Copy the TROs to the web server directory:

cp $PROJBASE/sample_tro-*  $WEBBASE/data/

Start the web server:

source ~/server-env/bin/activate
cd $WEBBASE
python3 app.py

Webserver should be available at http://localhost:5000/.

Sample webserver

Example: Publishing TROs to Zenodo

An alternative to hosting the TROs on a local webserver is to publish them to a trusted repository such as Zenodo. In this example, the TRO is published to Zenodo including the declaration (.jsonld), signatures (.sig, .tsr) and optional composition as a set of ZIP archives.
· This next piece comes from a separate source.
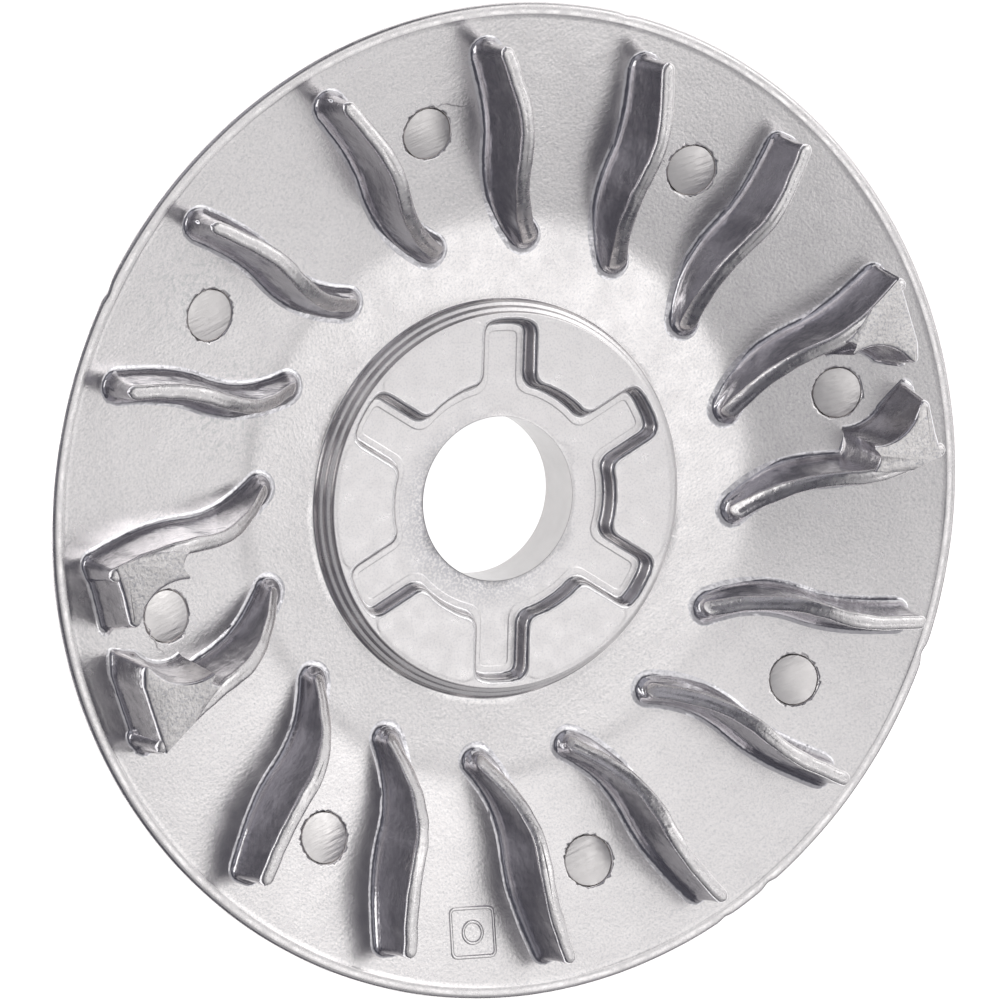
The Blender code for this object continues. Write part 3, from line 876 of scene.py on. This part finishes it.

First, create the Zenodo metadata for the deposit as zenodo.json:

{
  "metadata": {
    "title": "Example TRO with Composition",
    "upload_type": "dataset",
    "description": "Example TRO with zipped composition.",
    "creators": [
      {
        "name": "User, Example",
        "affiliation": "TRS Organization"
      }
    ],
    "keywords": ["example", "TRACE", "TRO"],
    "license": "CC-BY-4.0"
  }
}

After obtaining an API key, we can use the provided zenodo_upload.py to create a draft deposit. Note that the script uses sandbox.zenodo.org by default:

export API_KEY=your_zenodo_api_key
python zenodo_upload.py $API_KEY \
    --metadata zenodo.json \
    --files $TRO_NAME.jsonld $TRO_NAME.sig $TRO_NAME.tsr \
            arrangement0.zip arrangement1.zip

This will create a draft deposit that can be manually published.

Listing TROs

TROs can now be listed on the organization’s website, yet be preserved on Zenodo infrastructure.

Publicly displaying system information#

While the TRS information is embedded into the TRO, the entire system should be documented on the organization’s own website, f.i., via the TRS Report. When multiple methods exist to create TROs (f.i., some fully automated, others with some manual intervention), multiple TRS descriptions should be used.